Print all of the data exactly.
--- Data extract ---
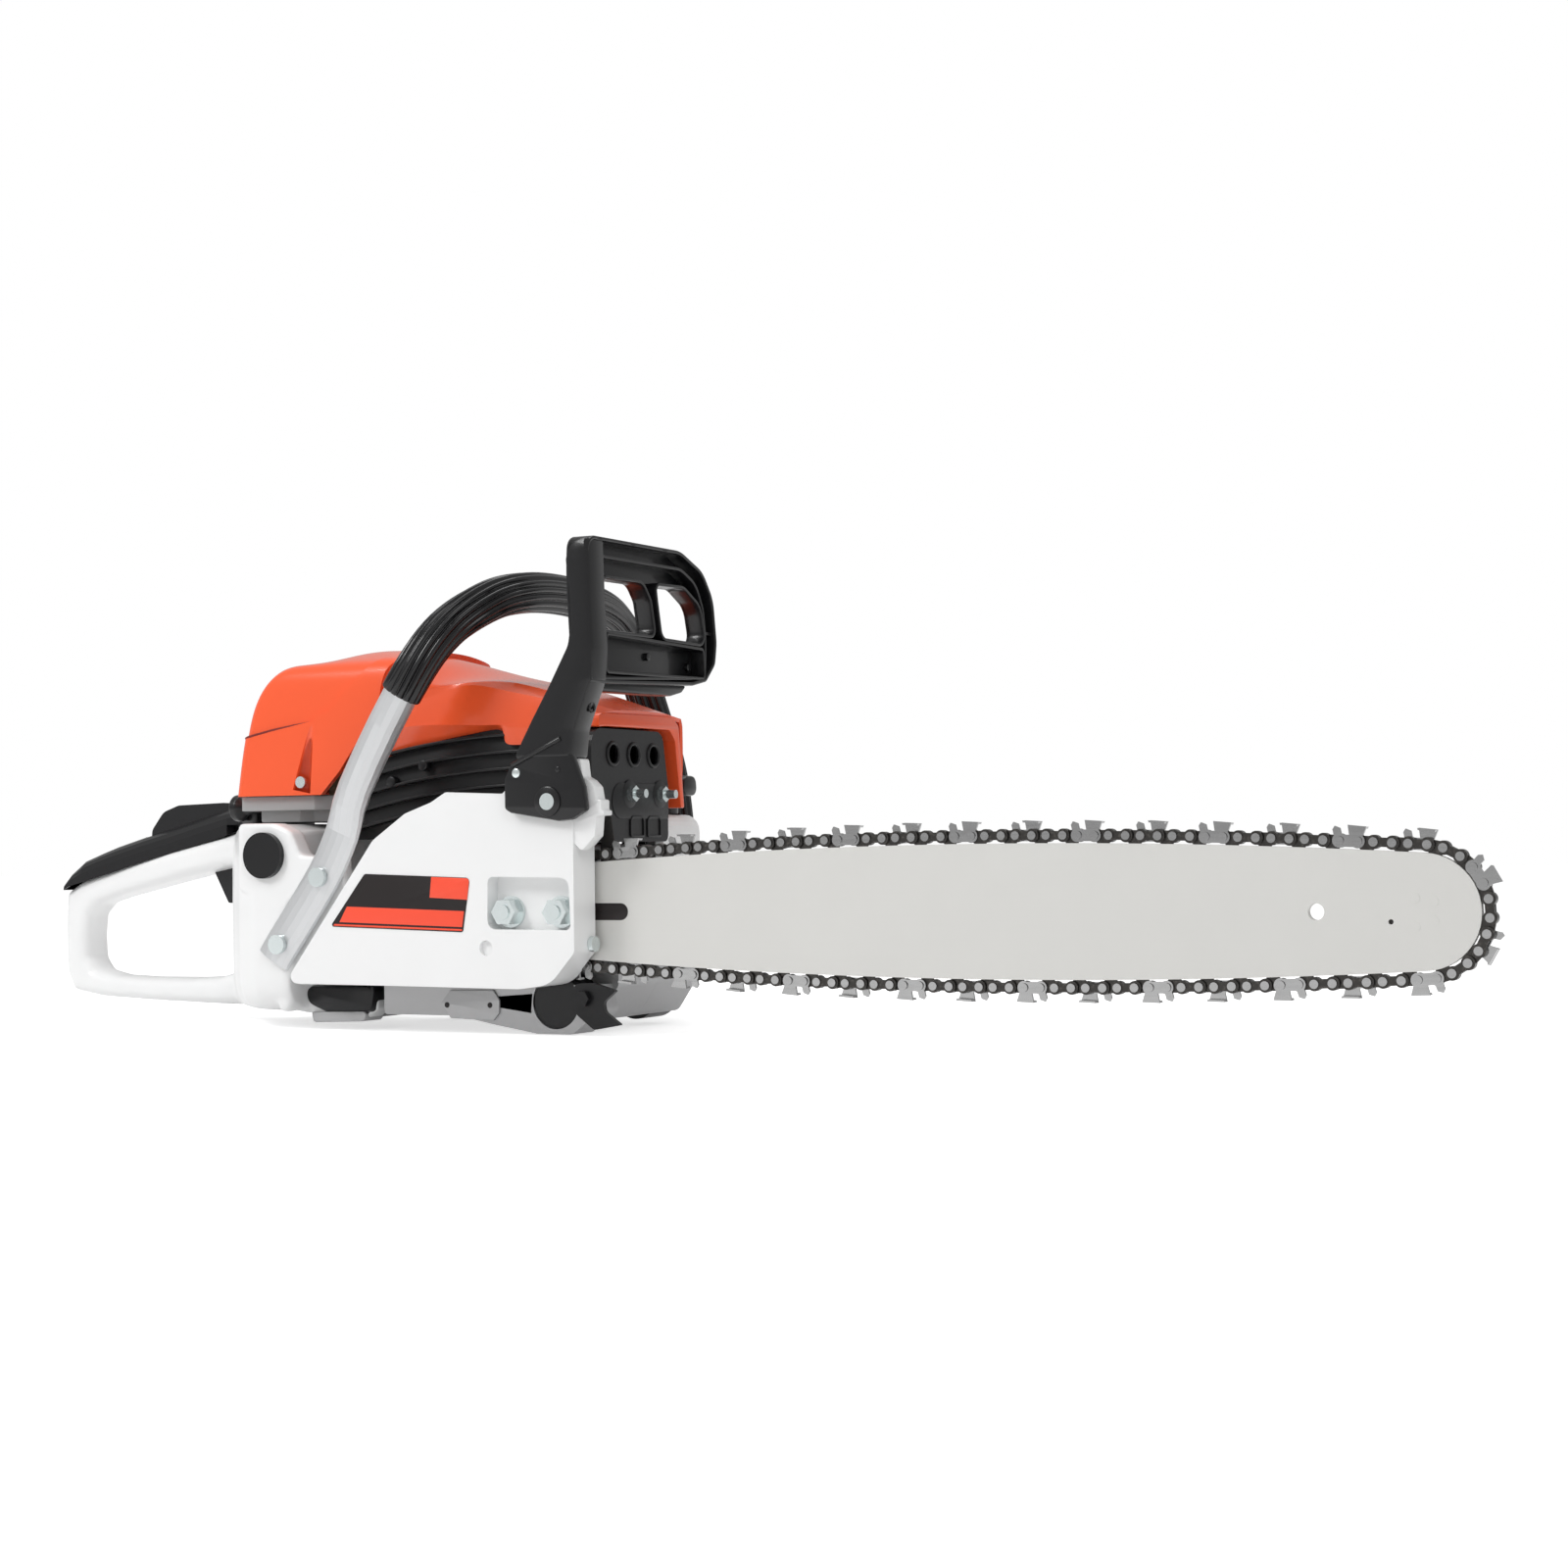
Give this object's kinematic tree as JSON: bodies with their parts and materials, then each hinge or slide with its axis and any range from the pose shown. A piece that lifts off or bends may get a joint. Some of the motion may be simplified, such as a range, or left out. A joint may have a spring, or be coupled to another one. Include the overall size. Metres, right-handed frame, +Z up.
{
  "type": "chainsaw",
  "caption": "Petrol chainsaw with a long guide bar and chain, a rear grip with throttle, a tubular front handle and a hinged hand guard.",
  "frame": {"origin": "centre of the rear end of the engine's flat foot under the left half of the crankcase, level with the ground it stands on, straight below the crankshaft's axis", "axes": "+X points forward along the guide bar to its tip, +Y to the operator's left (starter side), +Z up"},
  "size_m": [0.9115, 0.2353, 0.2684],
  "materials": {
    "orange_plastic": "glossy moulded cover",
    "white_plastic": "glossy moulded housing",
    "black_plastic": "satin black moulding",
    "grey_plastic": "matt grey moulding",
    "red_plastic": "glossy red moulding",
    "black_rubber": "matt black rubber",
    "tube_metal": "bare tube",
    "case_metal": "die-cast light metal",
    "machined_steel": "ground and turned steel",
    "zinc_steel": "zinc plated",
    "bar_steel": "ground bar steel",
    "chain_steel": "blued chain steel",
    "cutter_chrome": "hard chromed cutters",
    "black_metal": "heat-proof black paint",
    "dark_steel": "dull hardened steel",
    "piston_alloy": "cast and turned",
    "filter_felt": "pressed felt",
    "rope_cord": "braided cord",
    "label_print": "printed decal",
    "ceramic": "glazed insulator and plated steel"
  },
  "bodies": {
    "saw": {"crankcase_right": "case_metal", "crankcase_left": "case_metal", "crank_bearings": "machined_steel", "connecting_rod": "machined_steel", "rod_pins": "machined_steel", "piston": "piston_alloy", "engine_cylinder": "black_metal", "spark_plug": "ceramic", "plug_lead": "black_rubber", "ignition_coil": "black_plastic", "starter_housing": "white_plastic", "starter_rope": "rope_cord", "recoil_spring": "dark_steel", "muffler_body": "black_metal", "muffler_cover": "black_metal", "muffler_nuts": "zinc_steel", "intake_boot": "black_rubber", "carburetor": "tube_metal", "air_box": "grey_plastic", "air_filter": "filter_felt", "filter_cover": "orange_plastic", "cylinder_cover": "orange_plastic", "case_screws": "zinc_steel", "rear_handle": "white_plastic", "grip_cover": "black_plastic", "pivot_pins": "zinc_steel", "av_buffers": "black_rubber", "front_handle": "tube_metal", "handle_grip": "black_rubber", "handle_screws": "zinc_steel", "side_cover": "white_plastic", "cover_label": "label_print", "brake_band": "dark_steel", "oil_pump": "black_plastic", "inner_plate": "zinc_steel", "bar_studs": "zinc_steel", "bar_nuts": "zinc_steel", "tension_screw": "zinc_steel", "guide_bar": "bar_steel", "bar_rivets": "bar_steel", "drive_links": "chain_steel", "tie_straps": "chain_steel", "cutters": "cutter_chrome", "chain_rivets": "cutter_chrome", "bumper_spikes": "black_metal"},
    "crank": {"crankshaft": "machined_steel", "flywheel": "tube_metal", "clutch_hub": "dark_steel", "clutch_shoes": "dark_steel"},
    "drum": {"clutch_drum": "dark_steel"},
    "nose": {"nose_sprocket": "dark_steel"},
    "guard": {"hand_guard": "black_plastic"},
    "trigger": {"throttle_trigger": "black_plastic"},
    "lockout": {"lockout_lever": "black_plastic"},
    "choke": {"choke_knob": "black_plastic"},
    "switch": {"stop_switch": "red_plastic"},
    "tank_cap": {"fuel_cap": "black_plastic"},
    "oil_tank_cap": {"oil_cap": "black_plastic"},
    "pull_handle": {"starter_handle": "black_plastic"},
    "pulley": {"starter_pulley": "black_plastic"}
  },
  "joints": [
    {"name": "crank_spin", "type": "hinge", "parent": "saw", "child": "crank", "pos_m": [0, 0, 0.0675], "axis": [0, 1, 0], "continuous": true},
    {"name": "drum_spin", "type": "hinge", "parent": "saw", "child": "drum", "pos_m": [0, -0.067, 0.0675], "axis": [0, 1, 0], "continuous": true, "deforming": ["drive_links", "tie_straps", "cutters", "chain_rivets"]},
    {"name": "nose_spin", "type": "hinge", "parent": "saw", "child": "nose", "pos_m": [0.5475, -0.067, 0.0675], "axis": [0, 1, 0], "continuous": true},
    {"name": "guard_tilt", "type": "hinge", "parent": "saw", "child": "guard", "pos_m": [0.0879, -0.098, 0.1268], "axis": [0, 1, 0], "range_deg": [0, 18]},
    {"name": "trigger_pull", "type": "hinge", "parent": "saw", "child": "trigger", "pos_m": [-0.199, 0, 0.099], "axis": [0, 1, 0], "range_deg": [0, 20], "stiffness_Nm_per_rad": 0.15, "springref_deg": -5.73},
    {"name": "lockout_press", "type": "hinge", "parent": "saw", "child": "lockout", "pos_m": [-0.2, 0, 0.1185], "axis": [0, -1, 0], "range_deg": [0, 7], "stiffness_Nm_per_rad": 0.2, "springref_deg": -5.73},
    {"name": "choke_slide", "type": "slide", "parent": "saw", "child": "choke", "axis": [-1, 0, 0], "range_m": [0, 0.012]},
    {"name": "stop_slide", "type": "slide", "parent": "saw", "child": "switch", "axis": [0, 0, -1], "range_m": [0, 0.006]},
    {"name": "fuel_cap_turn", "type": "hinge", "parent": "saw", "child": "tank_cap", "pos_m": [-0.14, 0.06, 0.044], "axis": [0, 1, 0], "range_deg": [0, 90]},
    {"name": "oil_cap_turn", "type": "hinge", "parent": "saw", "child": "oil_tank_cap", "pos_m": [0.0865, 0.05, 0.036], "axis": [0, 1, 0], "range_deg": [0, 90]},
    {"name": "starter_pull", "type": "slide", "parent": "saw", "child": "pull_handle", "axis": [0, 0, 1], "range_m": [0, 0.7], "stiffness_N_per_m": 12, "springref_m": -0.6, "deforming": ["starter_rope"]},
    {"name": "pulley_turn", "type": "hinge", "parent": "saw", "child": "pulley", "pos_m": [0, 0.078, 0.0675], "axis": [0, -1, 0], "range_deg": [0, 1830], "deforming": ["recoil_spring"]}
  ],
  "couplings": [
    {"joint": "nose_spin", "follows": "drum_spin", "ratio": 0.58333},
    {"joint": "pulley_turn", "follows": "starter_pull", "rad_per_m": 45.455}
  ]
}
---
* The reply
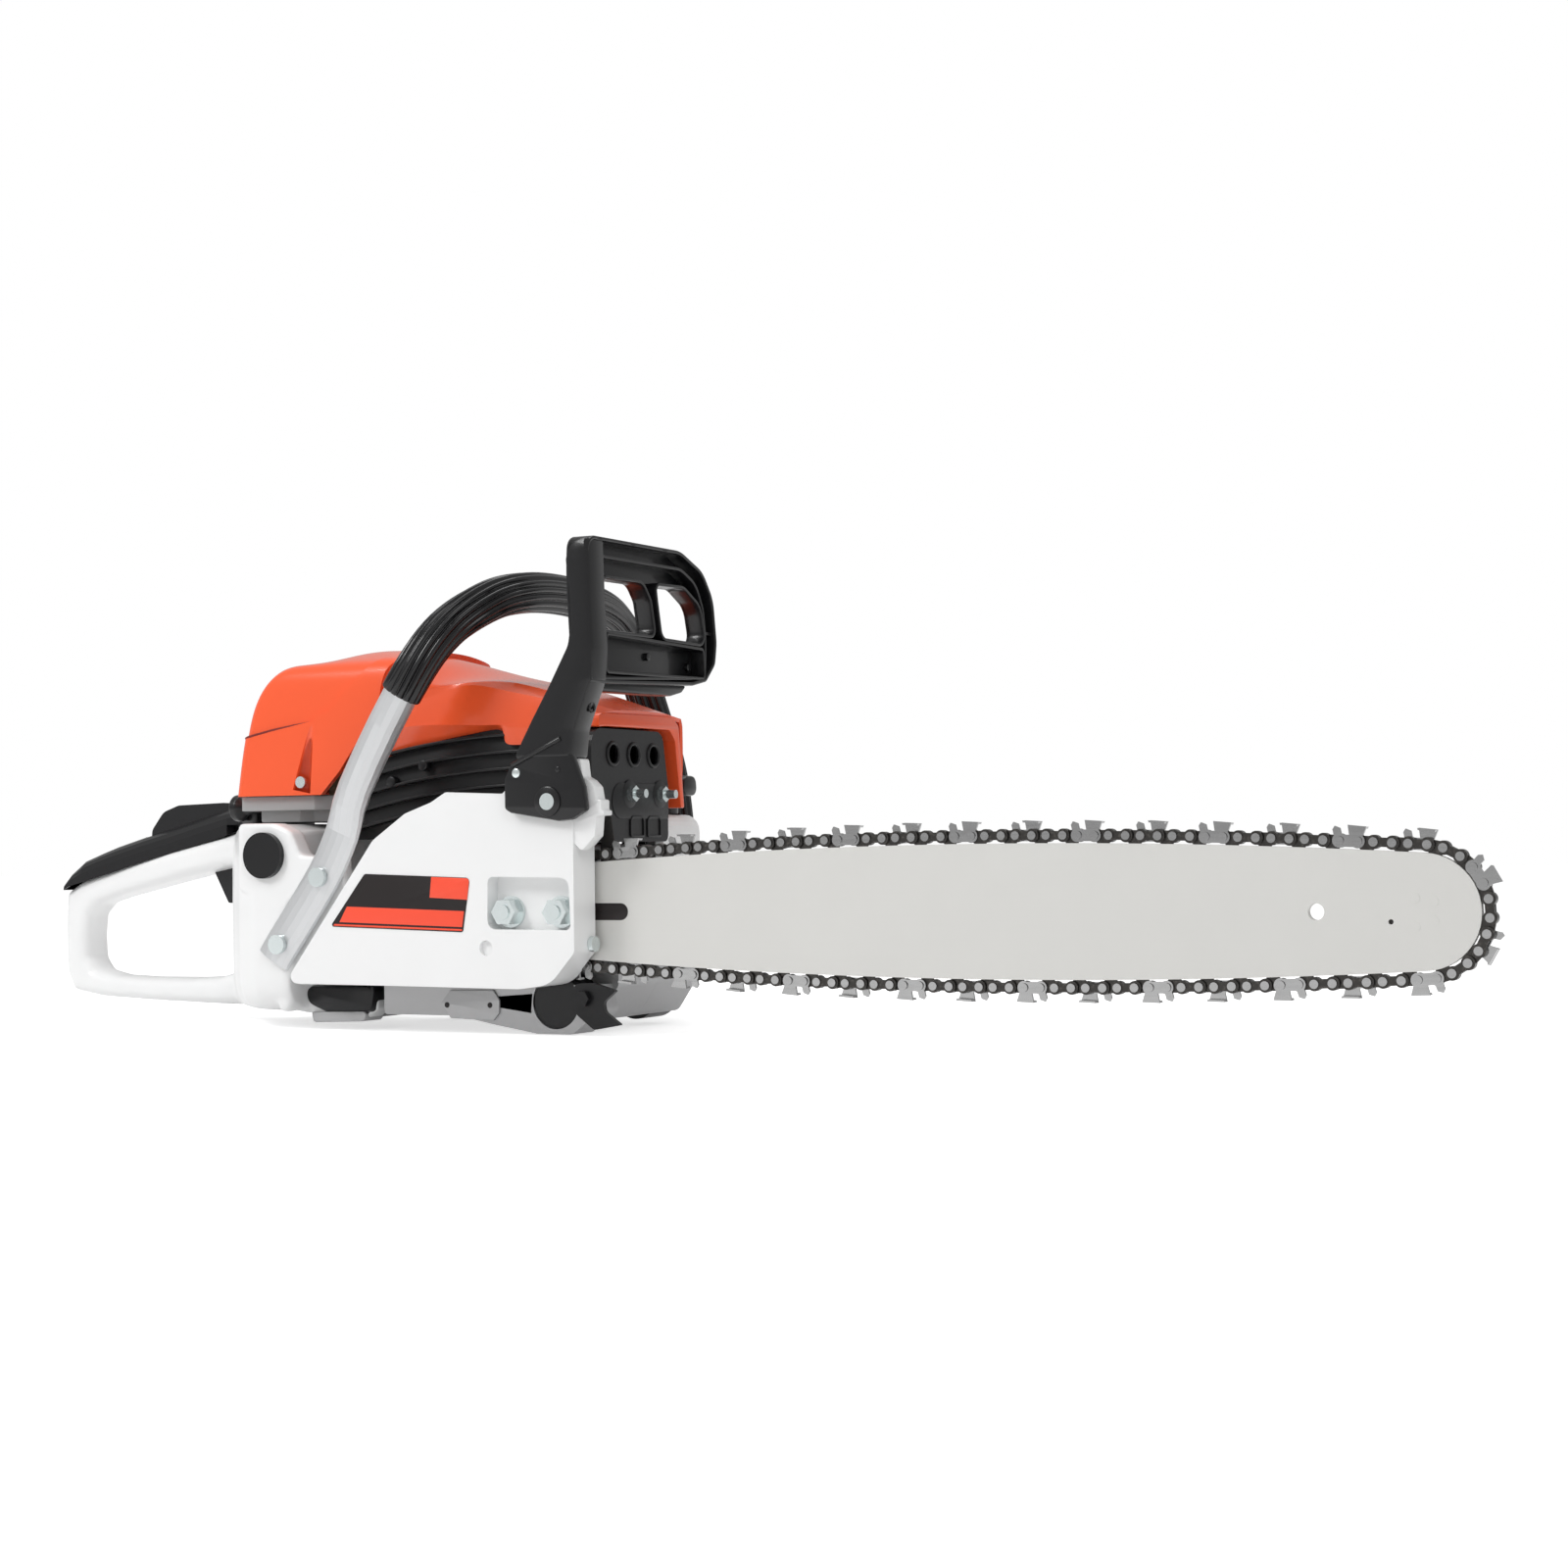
Give this object's kinematic tree as JSON: bodies with their parts and materials, then each hinge or slide with its axis and any range from the pose shown. A piece that lifts off or bends may get a joint. Some of the motion may be simplified, such as a range, or left out. A joint may have a spring, or be coupled to another one. Include the overall size. Metres, right-handed frame, +Z up.
{
  "type": "chainsaw",
  "caption": "Petrol chainsaw with a long guide bar and chain, a rear grip with throttle, a tubular front handle and a hinged hand guard.",
  "frame": {"origin": "centre of the rear end of the engine's flat foot under the left half of the crankcase, level with the ground it stands on, straight below the crankshaft's axis", "axes": "+X points forward along the guide bar to its tip, +Y to the operator's left (starter side), +Z up"},
  "size_m": [0.9115, 0.2353, 0.2684],
  "materials": {
    "orange_plastic": "glossy moulded cover",
    "white_plastic": "glossy moulded housing",
    "black_plastic": "satin black moulding",
    "grey_plastic": "matt grey moulding",
    "red_plastic": "glossy red moulding",
    "black_rubber": "matt black rubber",
    "tube_metal": "bare tube",
    "case_metal": "die-cast light metal",
    "machined_steel": "ground and turned steel",
    "zinc_steel": "zinc plated",
    "bar_steel": "ground bar steel",
    "chain_steel": "blued chain steel",
    "cutter_chrome": "hard chromed cutters",
    "black_metal": "heat-proof black paint",
    "dark_steel": "dull hardened steel",
    "piston_alloy": "cast and turned",
    "filter_felt": "pressed felt",
    "rope_cord": "braided cord",
    "label_print": "printed decal",
    "ceramic": "glazed insulator and plated steel"
  },
  "bodies": {
    "saw": {"crankcase_right": "case_metal", "crankcase_left": "case_metal", "crank_bearings": "machined_steel", "connecting_rod": "machined_steel", "rod_pins": "machined_steel", "piston": "piston_alloy", "engine_cylinder": "black_metal", "spark_plug": "ceramic", "plug_lead": "black_rubber", "ignition_coil": "black_plastic", "starter_housing": "white_plastic", "starter_rope": "rope_cord", "recoil_spring": "dark_steel", "muffler_body": "black_metal", "muffler_cover": "black_metal", "muffler_nuts": "zinc_steel", "intake_boot": "black_rubber", "carburetor": "tube_metal", "air_box": "grey_plastic", "air_filter": "filter_felt", "filter_cover": "orange_plastic", "cylinder_cover": "orange_plastic", "case_screws": "zinc_steel", "rear_handle": "white_plastic", "grip_cover": "black_plastic", "pivot_pins": "zinc_steel", "av_buffers": "black_rubber", "front_handle": "tube_metal", "handle_grip": "black_rubber", "handle_screws": "zinc_steel", "side_cover": "white_plastic", "cover_label": "label_print", "brake_band": "dark_steel", "oil_pump": "black_plastic", "inner_plate": "zinc_steel", "bar_studs": "zinc_steel", "bar_nuts": "zinc_steel", "tension_screw": "zinc_steel", "guide_bar": "bar_steel", "bar_rivets": "bar_steel", "drive_links": "chain_steel", "tie_straps": "chain_steel", "cutters": "cutter_chrome", "chain_rivets": "cutter_chrome", "bumper_spikes": "black_metal"},
    "crank": {"crankshaft": "machined_steel", "flywheel": "tube_metal", "clutch_hub": "dark_steel", "clutch_shoes": "dark_steel"},
    "drum": {"clutch_drum": "dark_steel"},
    "nose": {"nose_sprocket": "dark_steel"},
    "guard": {"hand_guard": "black_plastic"},
    "trigger": {"throttle_trigger": "black_plastic"},
    "lockout": {"lockout_lever": "black_plastic"},
    "choke": {"choke_knob": "black_plastic"},
    "switch": {"stop_switch": "red_plastic"},
    "tank_cap": {"fuel_cap": "black_plastic"},
    "oil_tank_cap": {"oil_cap": "black_plastic"},
    "pull_handle": {"starter_handle": "black_plastic"},
    "pulley": {"starter_pulley": "black_plastic"}
  },
  "joints": [
    {"name": "crank_spin", "type": "hinge", "parent": "saw", "child": "crank", "pos_m": [0, 0, 0.0675], "axis": [0, 1, 0], "continuous": true},
    {"name": "drum_spin", "type": "hinge", "parent": "saw", "child": "drum", "pos_m": [0, -0.067, 0.0675], "axis": [0, 1, 0], "continuous": true, "deforming": ["drive_links", "tie_straps", "cutters", "chain_rivets"]},
    {"name": "nose_spin", "type": "hinge", "parent": "saw", "child": "nose", "pos_m": [0.5475, -0.067, 0.0675], "axis": [0, 1, 0], "continuous": true},
    {"name": "guard_tilt", "type": "hinge", "parent": "saw", "child": "guard", "pos_m": [0.0879, -0.098, 0.1268], "axis": [0, 1, 0], "range_deg": [0, 18]},
    {"name": "trigger_pull", "type": "hinge", "parent": "saw", "child": "trigger", "pos_m": [-0.199, 0, 0.099], "axis": [0, 1, 0], "range_deg": [0, 20], "stiffness_Nm_per_rad": 0.15, "springref_deg": -5.73},
    {"name": "lockout_press", "type": "hinge", "parent": "saw", "child": "lockout", "pos_m": [-0.2, 0, 0.1185], "axis": [0, -1, 0], "range_deg": [0, 7], "stiffness_Nm_per_rad": 0.2, "springref_deg": -5.73},
    {"name": "choke_slide", "type": "slide", "parent": "saw", "child": "choke", "axis": [-1, 0, 0], "range_m": [0, 0.012]},
    {"name": "stop_slide", "type": "slide", "parent": "saw", "child": "switch", "axis": [0, 0, -1], "range_m": [0, 0.006]},
    {"name": "fuel_cap_turn", "type": "hinge", "parent": "saw", "child": "tank_cap", "pos_m": [-0.14, 0.06, 0.044], "axis": [0, 1, 0], "range_deg": [0, 90]},
    {"name": "oil_cap_turn", "type": "hinge", "parent": "saw", "child": "oil_tank_cap", "pos_m": [0.0865, 0.05, 0.036], "axis": [0, 1, 0], "range_deg": [0, 90]},
    {"name": "starter_pull", "type": "slide", "parent": "saw", "child": "pull_handle", "axis": [0, 0, 1], "range_m": [0, 0.7], "stiffness_N_per_m": 12, "springref_m": -0.6, "deforming": ["starter_rope"]},
    {"name": "pulley_turn", "type": "hinge", "parent": "saw", "child": "pulley", "pos_m": [0, 0.078, 0.0675], "axis": [0, -1, 0], "range_deg": [0, 1830], "deforming": ["recoil_spring"]}
  ],
  "couplings": [
    {"joint": "nose_spin", "follows": "drum_spin", "ratio": 0.58333},
    {"joint": "pulley_turn", "follows": "starter_pull", "rad_per_m": 45.455}
  ]
}